[EXERCISE OBJECTIVE] Return only the lines running from the line that holds "Write the FreeCAD" to the line that holds "white number panel.", including both.

[DATA EXCERPTS]
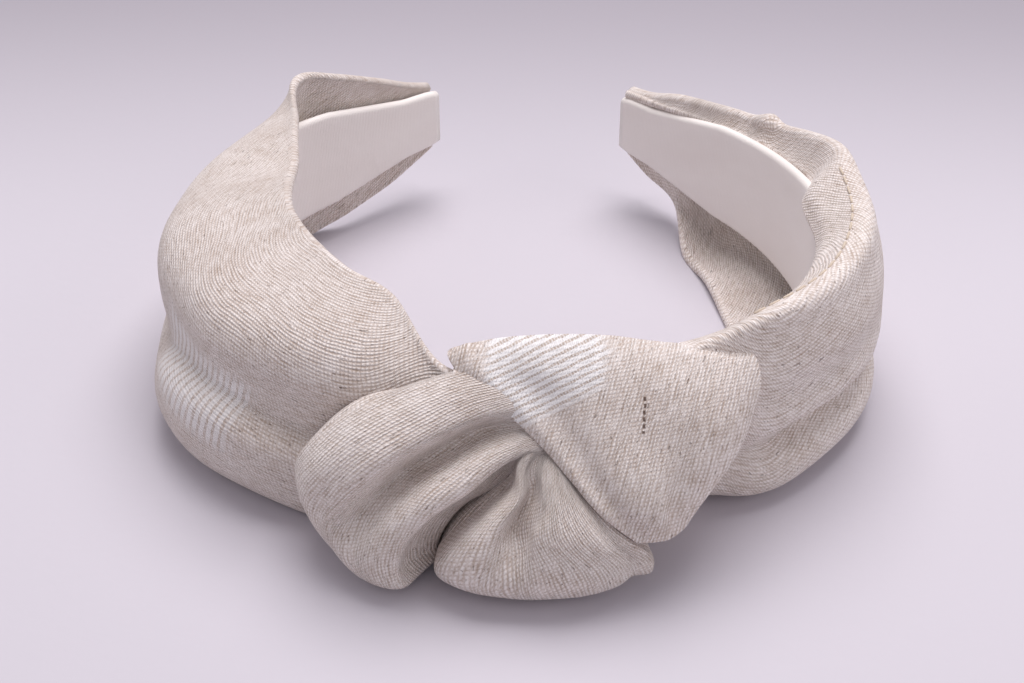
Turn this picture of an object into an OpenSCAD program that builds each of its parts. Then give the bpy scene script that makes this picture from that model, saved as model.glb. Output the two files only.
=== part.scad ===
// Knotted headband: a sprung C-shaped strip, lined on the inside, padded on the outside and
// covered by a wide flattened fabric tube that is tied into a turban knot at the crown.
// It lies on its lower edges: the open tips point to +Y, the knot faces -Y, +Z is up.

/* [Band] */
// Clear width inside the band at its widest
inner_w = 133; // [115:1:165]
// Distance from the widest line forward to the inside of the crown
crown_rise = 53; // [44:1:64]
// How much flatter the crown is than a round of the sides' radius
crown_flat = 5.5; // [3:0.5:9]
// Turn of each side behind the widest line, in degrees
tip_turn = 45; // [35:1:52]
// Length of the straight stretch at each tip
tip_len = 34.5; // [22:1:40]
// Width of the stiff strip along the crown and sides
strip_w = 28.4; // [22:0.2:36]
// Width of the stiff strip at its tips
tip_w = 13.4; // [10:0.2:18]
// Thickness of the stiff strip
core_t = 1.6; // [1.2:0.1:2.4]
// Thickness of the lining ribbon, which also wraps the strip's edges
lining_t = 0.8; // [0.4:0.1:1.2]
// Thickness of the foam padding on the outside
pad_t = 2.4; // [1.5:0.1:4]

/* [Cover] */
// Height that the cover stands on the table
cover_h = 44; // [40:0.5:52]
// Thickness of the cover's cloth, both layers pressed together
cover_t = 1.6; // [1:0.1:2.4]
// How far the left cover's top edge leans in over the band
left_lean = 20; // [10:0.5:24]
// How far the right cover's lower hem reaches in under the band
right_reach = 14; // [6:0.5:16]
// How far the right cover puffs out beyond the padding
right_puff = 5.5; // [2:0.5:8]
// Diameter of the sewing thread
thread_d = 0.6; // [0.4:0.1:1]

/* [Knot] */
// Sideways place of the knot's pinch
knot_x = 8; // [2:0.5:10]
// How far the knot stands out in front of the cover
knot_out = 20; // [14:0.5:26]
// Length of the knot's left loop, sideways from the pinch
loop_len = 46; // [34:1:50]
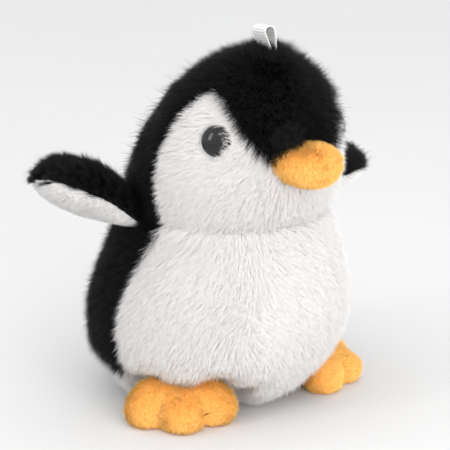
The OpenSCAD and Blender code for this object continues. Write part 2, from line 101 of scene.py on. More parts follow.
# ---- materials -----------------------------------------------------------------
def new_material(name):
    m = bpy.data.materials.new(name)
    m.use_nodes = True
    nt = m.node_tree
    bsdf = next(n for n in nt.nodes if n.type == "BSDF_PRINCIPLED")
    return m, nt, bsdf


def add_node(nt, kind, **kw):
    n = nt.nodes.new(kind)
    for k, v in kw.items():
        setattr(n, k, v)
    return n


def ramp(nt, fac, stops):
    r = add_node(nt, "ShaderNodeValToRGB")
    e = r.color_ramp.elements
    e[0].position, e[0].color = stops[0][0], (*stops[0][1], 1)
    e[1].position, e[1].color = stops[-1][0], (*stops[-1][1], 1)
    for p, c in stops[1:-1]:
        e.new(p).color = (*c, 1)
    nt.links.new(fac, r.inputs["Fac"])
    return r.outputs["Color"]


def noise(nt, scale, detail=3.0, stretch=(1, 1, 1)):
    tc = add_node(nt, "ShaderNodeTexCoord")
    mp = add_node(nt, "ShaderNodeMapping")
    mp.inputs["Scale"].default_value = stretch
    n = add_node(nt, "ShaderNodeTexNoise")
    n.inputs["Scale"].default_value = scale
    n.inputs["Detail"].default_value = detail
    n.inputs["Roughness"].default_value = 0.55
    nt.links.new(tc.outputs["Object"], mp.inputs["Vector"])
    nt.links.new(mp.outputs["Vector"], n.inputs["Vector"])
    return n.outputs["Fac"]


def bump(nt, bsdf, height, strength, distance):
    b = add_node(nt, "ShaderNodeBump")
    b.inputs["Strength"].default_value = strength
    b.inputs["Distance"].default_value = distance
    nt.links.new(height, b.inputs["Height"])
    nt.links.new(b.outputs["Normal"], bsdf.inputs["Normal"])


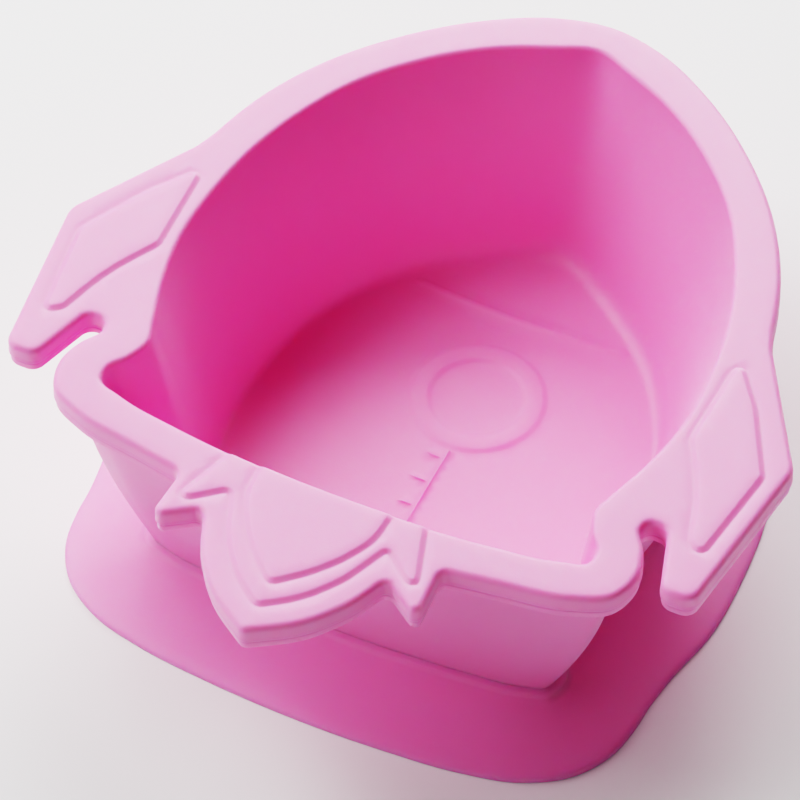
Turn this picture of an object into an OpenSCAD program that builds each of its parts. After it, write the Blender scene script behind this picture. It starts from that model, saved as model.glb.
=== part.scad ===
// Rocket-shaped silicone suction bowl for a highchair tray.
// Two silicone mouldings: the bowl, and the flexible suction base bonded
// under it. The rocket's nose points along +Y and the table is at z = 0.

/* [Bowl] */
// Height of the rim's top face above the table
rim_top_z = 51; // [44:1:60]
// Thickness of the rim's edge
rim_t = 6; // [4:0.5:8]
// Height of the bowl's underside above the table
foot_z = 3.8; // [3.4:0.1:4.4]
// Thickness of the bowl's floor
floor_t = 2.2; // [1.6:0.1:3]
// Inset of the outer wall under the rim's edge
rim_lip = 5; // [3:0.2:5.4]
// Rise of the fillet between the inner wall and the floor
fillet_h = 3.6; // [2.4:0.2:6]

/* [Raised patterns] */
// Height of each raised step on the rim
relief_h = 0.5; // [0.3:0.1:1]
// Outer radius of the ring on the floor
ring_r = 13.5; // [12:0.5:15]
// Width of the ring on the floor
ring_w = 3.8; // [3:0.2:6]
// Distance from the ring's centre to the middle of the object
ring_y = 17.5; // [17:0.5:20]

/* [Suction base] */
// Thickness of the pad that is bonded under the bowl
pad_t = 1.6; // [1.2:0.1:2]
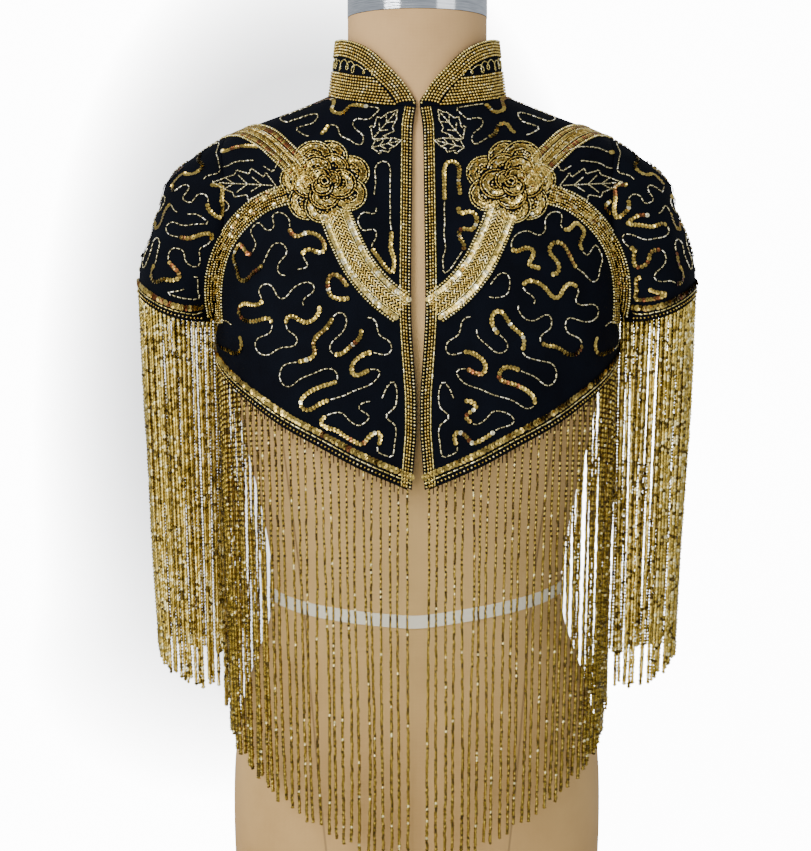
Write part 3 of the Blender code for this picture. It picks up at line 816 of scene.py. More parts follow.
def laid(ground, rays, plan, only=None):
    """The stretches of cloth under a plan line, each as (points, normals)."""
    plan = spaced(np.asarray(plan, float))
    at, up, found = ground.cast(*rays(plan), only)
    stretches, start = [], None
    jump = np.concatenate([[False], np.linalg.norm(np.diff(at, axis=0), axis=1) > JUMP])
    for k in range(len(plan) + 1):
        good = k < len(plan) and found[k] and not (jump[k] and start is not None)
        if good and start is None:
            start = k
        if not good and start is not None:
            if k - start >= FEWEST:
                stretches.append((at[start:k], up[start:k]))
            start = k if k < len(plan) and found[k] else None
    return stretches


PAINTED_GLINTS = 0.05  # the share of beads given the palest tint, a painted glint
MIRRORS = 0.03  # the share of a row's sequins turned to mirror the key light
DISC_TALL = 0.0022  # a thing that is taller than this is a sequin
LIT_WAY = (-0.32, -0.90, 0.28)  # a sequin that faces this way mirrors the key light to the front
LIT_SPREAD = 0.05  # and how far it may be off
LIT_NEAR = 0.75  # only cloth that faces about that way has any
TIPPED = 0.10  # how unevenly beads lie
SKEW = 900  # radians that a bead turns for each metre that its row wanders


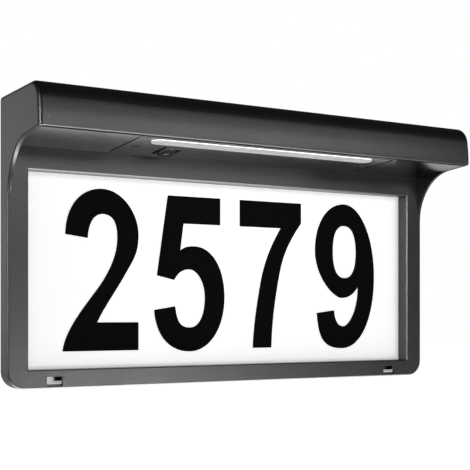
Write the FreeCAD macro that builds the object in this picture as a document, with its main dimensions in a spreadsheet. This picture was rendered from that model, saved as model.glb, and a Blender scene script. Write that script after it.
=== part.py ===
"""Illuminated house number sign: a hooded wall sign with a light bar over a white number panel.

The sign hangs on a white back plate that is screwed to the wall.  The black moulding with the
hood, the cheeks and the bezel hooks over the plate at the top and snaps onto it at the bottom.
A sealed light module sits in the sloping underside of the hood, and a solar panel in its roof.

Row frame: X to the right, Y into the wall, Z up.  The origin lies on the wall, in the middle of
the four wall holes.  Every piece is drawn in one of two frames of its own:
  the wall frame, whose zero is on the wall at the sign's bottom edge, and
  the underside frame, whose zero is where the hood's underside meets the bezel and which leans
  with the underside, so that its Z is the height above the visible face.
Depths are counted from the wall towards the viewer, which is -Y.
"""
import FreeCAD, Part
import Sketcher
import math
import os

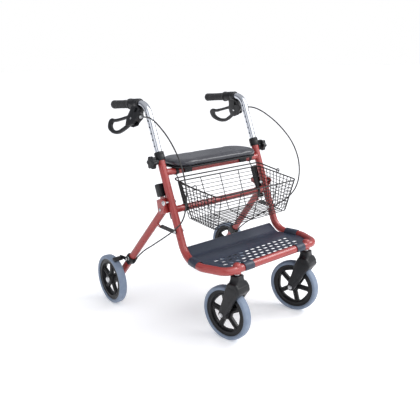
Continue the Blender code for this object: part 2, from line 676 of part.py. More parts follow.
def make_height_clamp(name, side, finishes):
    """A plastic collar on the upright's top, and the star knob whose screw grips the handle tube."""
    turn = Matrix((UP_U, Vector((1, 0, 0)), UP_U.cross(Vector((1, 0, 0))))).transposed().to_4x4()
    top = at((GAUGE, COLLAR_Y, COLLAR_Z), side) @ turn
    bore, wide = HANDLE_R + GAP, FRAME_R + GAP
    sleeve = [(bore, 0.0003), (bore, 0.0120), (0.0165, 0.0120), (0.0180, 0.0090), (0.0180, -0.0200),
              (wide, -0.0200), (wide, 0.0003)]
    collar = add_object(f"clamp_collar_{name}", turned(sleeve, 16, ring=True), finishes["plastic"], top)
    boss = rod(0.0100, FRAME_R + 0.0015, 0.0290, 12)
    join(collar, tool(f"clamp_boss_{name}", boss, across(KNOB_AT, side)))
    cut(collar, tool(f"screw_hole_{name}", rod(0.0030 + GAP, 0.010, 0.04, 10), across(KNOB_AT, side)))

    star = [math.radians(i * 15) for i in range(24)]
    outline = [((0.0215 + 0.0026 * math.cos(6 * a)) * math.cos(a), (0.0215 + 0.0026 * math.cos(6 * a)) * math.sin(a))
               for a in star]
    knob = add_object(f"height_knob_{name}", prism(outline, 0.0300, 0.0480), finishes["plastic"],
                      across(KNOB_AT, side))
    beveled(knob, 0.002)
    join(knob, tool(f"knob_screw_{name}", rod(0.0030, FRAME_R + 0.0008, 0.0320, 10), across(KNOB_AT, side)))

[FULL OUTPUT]
Write the FreeCAD macro that builds the object in this picture as a document, with its main dimensions in a spreadsheet. This picture was rendered from that model, saved as model.glb, and a Blender scene script. Write that script after it.
=== part.py ===
"""Illuminated house number sign: a hooded wall sign with a light bar over a white number panel.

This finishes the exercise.